Commodification of farming
Rob Yorke (RY): Farming, whether a small organic farm or a big agri-business, is still an industry?
Tim Benton (TB): Yes
RY: why do we baulk at the word industrialisation?
TB: The post-war global world was, in part, planned at the Bretton Woods conference in 1944. Part of the contested discussion was whether agricultural crops should be treated as a commodity, with food eventually coming within the orbit of other goods, services and commodities of the GATT – General Agreement on Tariffs and Trade – the forerunner to the World Trade Organisation (WTO) in 1992. Why this is important is because global markets mean the potential for global profits.
(TB cont’d) The incentives for farming has therefore largely moved from being about production of food, to utilising land as an ‘outdoor factory’ to produce commodities for industrial processes. These include the manufacture of food, but includes many other outputs such as biofuels, fibre, feed and, perhaps more in the future, other forms of feedstocks . I was really struck last year at the IPCC land meeting in 2019 that most agricultural ministries represented saw themselves as trade ministries.

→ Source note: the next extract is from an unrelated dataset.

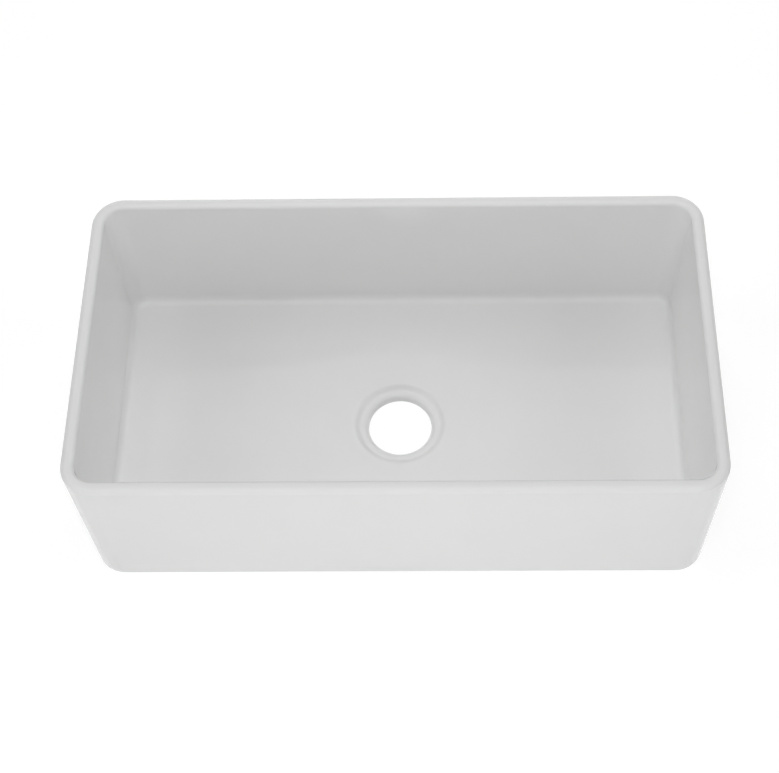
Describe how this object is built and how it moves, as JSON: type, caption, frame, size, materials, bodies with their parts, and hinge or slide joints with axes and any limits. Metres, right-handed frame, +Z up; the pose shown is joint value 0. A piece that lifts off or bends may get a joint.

After the Scott report in 1942 recommended subsidies for farming, farm output doubled between 1944 and 1974. The increasing industrialisation of farming over the last 40 years has further prioritised growing the productivity of farming. Coupled with synthetic inputs, traditional approaches to land management have been abandoned in the chase for productivity. This has led to large scale single use of land, specialism in farming practices and – until the rebirth of regenerative farming – a depletion of soils.
(TB cont’d) Many farmers growing grain do not know where it goes. The focus on production as agriculture’s primary goal has lead to a concentration in the UK of growing livestock on one side of the country (west) and grain on the other side of the country (east). Resulting in huge manure mountains on one side and low soil carbon on the other side – rather than circular mixed farming enterprises spread across the country, which was historically, more the case.
Misspent productivity
RY: has this pursuit of improving agricultural efficiency and productivity resulted in farmers moving away from mixed farming?
TB: Economic productivity is not the same as growing more: although some farmers may sometimes assume higher yields necessarily mean higher profits. If you want to encourage farm profitability in a sustainable way it very often means finding ways to increase profits from lower yields: either through requiring less costly inputs, or selling to premium markets (or both).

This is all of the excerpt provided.